Q-Learning is a reinforcement learning policy, in which the agent keeps track of rewards associated with each state and action.

Q-Table

Specifically, the agent stores rewards in a so-called Q-table like this:

	$A_1$	$A_2$	$A_3$	..	$A_m$
$S_1$	0	0	0		0
$S_2$	0	0	0		0
..	0	0	0		0
$S_n$	0	0	0		0

where:

$S_1, S_2, .., S_n$ are all possible states (rows).
$A_1, A_2, .., A_m$ are all possible actions (columns) for each state.

The Q-table is initiated with $0$ values and gets updated whenever the agent performs an action and receives a reward (or penalty) from the environment.

Suppose at time $t$, the agent is at the state of $s_t$, performs an action $a_t$ and receives a reward of $r_t$.

Here is one strategy to update the Q-table:

\begin{eqnarray} Q'(s_t, a_t) & \leftarrow & (1-\beta) Q(s_t, a_t) + \beta (r_t + \gamma \max_a{Q(s_{t+1},a)}) \end{eqnarray}

where:

$\beta \in [0,1]$ is the learning rate. A greater $\beta$ leads to more aggressive updating.
$\gamma \in [0,1]$ is the discount factor for future rewards. A greater $\gamma$ tends to put more emphasis on long-term rewards.

Exploration vs. Exploitation

An agent learns from trials and errors. So learning requires (random) exploration in the environment. At some points, the agent may gain "sufficient" knowledge to make wiser decisions based on a trained Q-table. However, in order to allow opportunities to continued learning, one should avoid complete exploitation of Q-table for action selection.

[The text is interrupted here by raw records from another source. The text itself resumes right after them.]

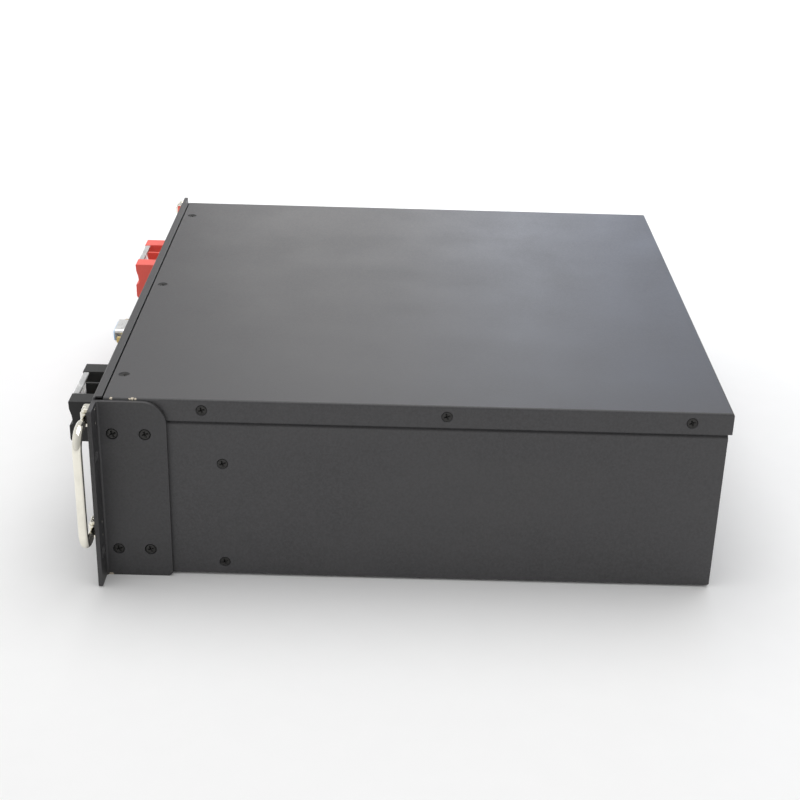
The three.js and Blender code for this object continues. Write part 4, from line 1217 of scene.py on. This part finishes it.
def add_light(name, place, target, size, power, tone=(1, 1, 1)):
    light = bpy.data.lights.new(name, "AREA")
    light.shape = "RECTANGLE"
    light.size, light.size_y = size
    light.energy = power
    light.color = tone
    lamp = bpy.data.objects.new(name, light)
    scene.collection.objects.link(lamp)
    lamp.location = place
    lamp.rotation_euler = (Vector(target) - Vector(place)).to_track_quat("-Z", "Y").to_euler()
    lamp.visible_camera = False


def add_world():
    """Even white light, stronger from the pack's front than from behind it."""
    world = bpy.data.worlds.new("studio")
    scene.world = world
    n = Nodes(world)
    direction = n.add("ShaderNodeTexCoord").outputs["Generated"]
    parts = n.add("ShaderNodeSeparateXYZ", {"Vector": direction})
    background = n.tree.nodes["Background"]
    n.feed((1.0, 1.0, 1.0, 1.0), background.inputs["Color"])
    n.feed(n.ramp(parts.outputs["Y"], -1.0, 1.0, 0.84, 0.4), background.inputs["Strength"])


def add_lights():
    for name, y, power, tone in (
            ("front", 0.02, 2.6, (1.0, 0.99, 0.98)), ("rear", 0.5, 2.7, (0.6, 0.72, 1.0))):
        place = (-1.7, y, 0.54)
        add_light(f"{name}_back_softbox", place, (0, 0.1, 0.1), (0.75, 0.52), power, tone)
    add_light("top_softbox", (-0.35, 0.1, 1.9), (0, 0, 0), (2.0, 2.0), 25)
    add_light("backdrop_softbox", (-2.2, 0.1, 1.4), (-3.2, 0.1, 0), (4.0, 2.0), 60)


def add_camera():
    """The photograph's viewpoint: from the pack's right side, a little above, rolled slightly."""
    camera = bpy.data.cameras.new("camera")
    view = bpy.data.objects.new("camera", camera)
    scene.collection.objects.link(view)
    camera.sensor_width = 36
    camera.lens = 68.61
    camera.shift_y = 0.075
    azimuth, elevation, roll = 89.658, 26.378, 1.651
    behind_front, below_base, distance = 0.199444, 0.017063, 1.276521
    target = Vector((0, FRONT * MM + behind_front, BASE * MM - below_base))
    turn = Matrix.Identity(4)
    for angle, axis in ((azimuth, "Z"), (90 - elevation, "X"), (roll, "Z")):
        turn = turn @ Matrix.Rotation(math.radians(angle), 4, axis)
    away = Matrix.Translation((0, 0, distance))
    view.matrix_world = Matrix.Translation(target) @ turn @ away
    scene.camera = view


add_floor()
add_world()
add_lights()
add_camera()
scene.view_settings.view_transform = "Standard"
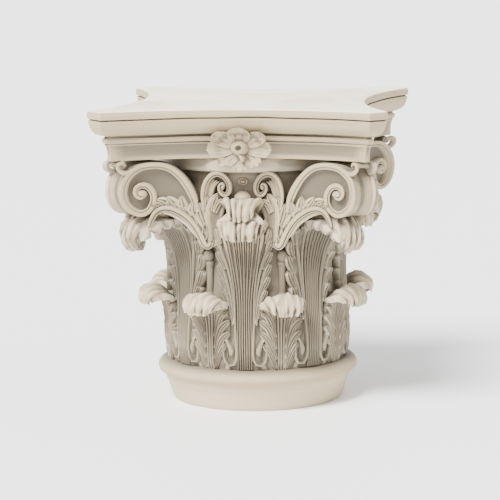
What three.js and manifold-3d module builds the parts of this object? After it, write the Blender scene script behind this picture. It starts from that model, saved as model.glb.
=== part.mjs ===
// A Corinthian capital, cast in one piece: a round moulded foot, a bell with two tiers of acanthus
// leaves, corner volutes and inner helices rising from calyxes, and an abacus with hollow sides and
// a rosette on each face. Millimetres, +Z up, origin at the centre of the underside, front towards -Y.
import * as THREE from 'three';
import { mergeVertices } from 'three/addons/utils/BufferGeometryUtils.js';
import Module from 'manifold-3d';

// Heights of the moulded foot and the bell above it
const FOOT_BAND_HEIGHT = 24;
const FOOT_HOLLOW_HEIGHT = 12;
const TORUS_HEIGHT = 19;
const BELL_HEIGHT = 280;
const LIP_HEIGHT = 17;

// Radii of the foot and the bell
const UNDERSIDE_RADIUS = 112.5;
const FOOT_BAND_RADIUS = 121;
const FOOT_HOLLOW_RADIUS = 127;
const TORUS_RADIUS = 134;
const FOOT_FACETS = 32;
const BELL_FOOT_RADIUS = 112;
const BELL_WAIST_RADIUS = 101;
const BELL_NECK_RADIUS = 118;
const LIP_RADIUS = 130;
const BELL_FACETS = 16;

// Abacus: the stack of its mouldings and its plan
const CAVETTO_HEIGHT = 23;
const ASTRAGAL_HEIGHT = 9;
const OVOLO_HEIGHT = 23;
const SLAB_EDGE_HEIGHT = 10;
const HORN_REACH = 192.5;
const HORN_WIDTH = 30;
const NARROWEST_HORN = 6;
const SIDE_HOLLOW = 43;
const CAVETTO_SETBACK = 25;
const ASTRAGAL_SETBACK = 18;
const OVOLO_SETBACK = 12;

// Lower leaves, eight of them, half-way between the faces and the corners
const LOWER_LEAF_FACE_RADIUS = 121.5;
const LOWER_LEAF_TIP_Z = 132;
const LOWER_LEAF_TIP_REACH = 153;
const LOWER_LEAF_HALF_WIDTH = 31;

// Upper leaves: one on each face and one on each corner
const UPPER_STEM_HALF_WIDTH = 15;
const UPPER_LEAF_HALF_WIDTH = 33;
const FACE_LEAF_TIP_Z = 232;
const FACE_LEAF_TIP_REACH = 146;
const CORNER_LEAF_TIP_Z = 222;
const CORNER_LEAF_TIP_REACH = 205;
const CORNER_TIP_HALF_WIDTH = 21;
const CORNER_TIP_HOOD = 10;
const LEAF_TIP_THICKNESS = 8;
const FLUTE_DEPTH = 2.2;

// Stems, beads and calyxes between the upper leaves
const STEM_ANGLE = 25;
const STEM_FOOT_Z = 156;
const STEM_TOP_Z = 196;
const STEM_FOOT_RADIUS = 4;
const STEM_TOP_RADIUS = 6;
const BEAD_RADIUS = 7;
const CALYX_FOOT_X = 42;
const CALYX_FOOT_Z = 216;

// Volutes at the corners and helices in the middle, on a curved sheet in front of the bell
const SHEET_DISTANCE = 118;
const SHEET_BOW = 65;
const CARVING_DEPTH = 16;
const CALYX_RISE = 6;
const VOLUTE_EYE_X = 124;
const VOLUTE_EYE_Z = 291;
const VOLUTE_BAND_WIDTH = 8;
const VOLUTE_BAND_RISE = 5;
// The volute's radius about its eye after each quarter turn from the calyx, and where it starts
const VOLUTE_RADII = [72, 43, 28, 28, 18, 15, 13, 7];
const VOLUTE_START_ANGLE = 200;
// The turns taken by the outer rim, and where the inner band ends
const VOLUTE_RIM_TURNS = 0.86;
const VOLUTE_END_TURNS = 1.7;
const HELIX_EYE_X = 26;
const HELIX_EYE_Z = 298;
const HELIX_BAND_WIDTH = 6;
const HELIX_RISE = 3;
// The helix's radius about its eye, from the calyx inwards, and the angles it winds through
const HELIX_RADII = [32, 29, 22, 15, 14, 10, 5];
const HELIX_ANGLES = [-55, 400];

// Rosette on each side of the abacus, and the small leaf and bud under it
const ROSETTE_HALF_WIDTH = 40;
const ROSETTE_HALF_HEIGHT = 29;
const ROSETTE_RISE = 14;
const ROSETTE_BUD_RADIUS = 8;
const ROSETTE_PETALS = 5;
const BUD_LEAF_HALF_WIDTH = 27;
const BUD_LEAF_HEIGHT = 30;
const BUD_RADIUS = 10;

// What the finished surface leaves out: edges and facets too fine to cast
const SHORTEST_EDGE = 0.9;
const THINNEST_FACET = 0.02;
const TIDY_PASSES = 12;

// Heights that follow from the stack
const bellFootZ = FOOT_BAND_HEIGHT + FOOT_HOLLOW_HEIGHT + TORUS_HEIGHT;
const abacusZ = bellFootZ + BELL_HEIGHT;
const lipZ = abacusZ - LIP_HEIGHT;
const astragalZ = abacusZ + CAVETTO_HEIGHT;
const ovoloZ = astragalZ + ASTRAGAL_HEIGHT;
const slabEdgeZ = ovoloZ + OVOLO_HEIGHT;
const topZ = slabEdgeZ + SLAB_EDGE_HEIGHT;

const wasm = await Module();
wasm.setup();

const radians = THREE.MathUtils.degToRad;
const mix = THREE.MathUtils.lerp;
const smooth = THREE.MathUtils.smoothstep;

// A closed three.js geometry, turned to its side, becomes a solid with its faces outwards
function solidOf(geometry, side = 0) {
  geometry.rotateZ(side * Math.PI / 2);
  geometry.deleteAttribute('normal');
  geometry.deleteAttribute('uv');
  const merged = mergeVertices(geometry, 1e-3);
  const places = merged.attributes.position;
  const a = new THREE.Vector3();
  const b = new THREE.Vector3();
  const c = new THREE.Vector3();
  const triangles = [];
  let volume = 0;
  for (let i = 0; i < merged.index.count; i += 3) {
    const corners = [0, 1, 2].map((k) => merged.index.getX(i + k));
    if (new Set(corners).size < 3) continue;
    a.fromBufferAttribute(places, corners[0]);
    b.fromBufferAttribute(places, corners[1]);
    c.fromBufferAttribute(places, corners[2]);
    volume += a.dot(b.cross(c));
    triangles.push(corners);
  }
  const facing = volume > 0 ? triangles : triangles.map(([i, j, k]) => [i, k, j]);
  return new wasm.Manifold(new wasm.Mesh({
    numProp: 3,
    vertProperties: new Float32Array(places.array),
    triVerts: new Uint32Array(facing.flat()),
  }));
}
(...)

For the tradeoff, we introduce a third parameter $\epsilon$ (probability), at time $t$:

With $\epsilon$ probability, the agent selects a random action.
With $1 - \epsilon$ probability, the agent selects the action with the maximum reward for state $s_t$ in the Q-table: $a_t = \underset{a}{\operatorname{argmax}}{r(s_t,a)}$

4. Learning to Track and Interact

Problem

Major tasks of the tracker agent include:

Adjust its speed to move closer to the eye.
Stay in proximity with the eye and move as little (smooth) as possible.
Predict a click and get rewarded if validated.

Example State

States

The entire screen is divided into a grid of:

$X$ blocks horizontally, e.g. $X=12$ of $100$-pixel blocks
$Y$ blocks vertically, e.g. $Y=8$ of $100$-pixel blocks

States are combintations of the following:

Eye position in the grid $(e_x,e_y)$.
Latest eye move $(\Delta_x, \Delta_y)$, or latest moving average.
Tracker position in the grid $(x,y)$.
Tracker current speed and direction, $(v_x, v_y)$, where $v_x, v_y \in [-2, -1, 0, 1, 2]$.
Tracker average speed in the latest iterations $(\bar{v_x}, \bar{v_y})$

Actions

In each state, the cab can take any of the following actions:

Accelerate or deccelerate on the $X$ dimension, $a_x \in [-1, 0, +1]$.
Accelerate or deccelerate on the $Y$ dimension, $a_y \in [-1, 0, +1]$.
Click and select (assist), e.g. after tracker speed remains slow in the latest iterations.

Rewards (or Penalty)

There are related rewards and penalties for each action:

$-1$ point penalty for each action (e.g. change of speed).
$20$ points reward for staying in the same block with the eye.
$40$ points reward for predicting a correct mouse click, e.g. triggered by low speed in the latest iterations.

References

Wlfgang Ertel (2017). Introduction to Artificial Intelligence. Chapter 10 Reinforcement Learning. Springer.
Miroslav Kubat (2017). An Introduction to Machine Learning. Chapter 17. Reinforcement learning. Springer.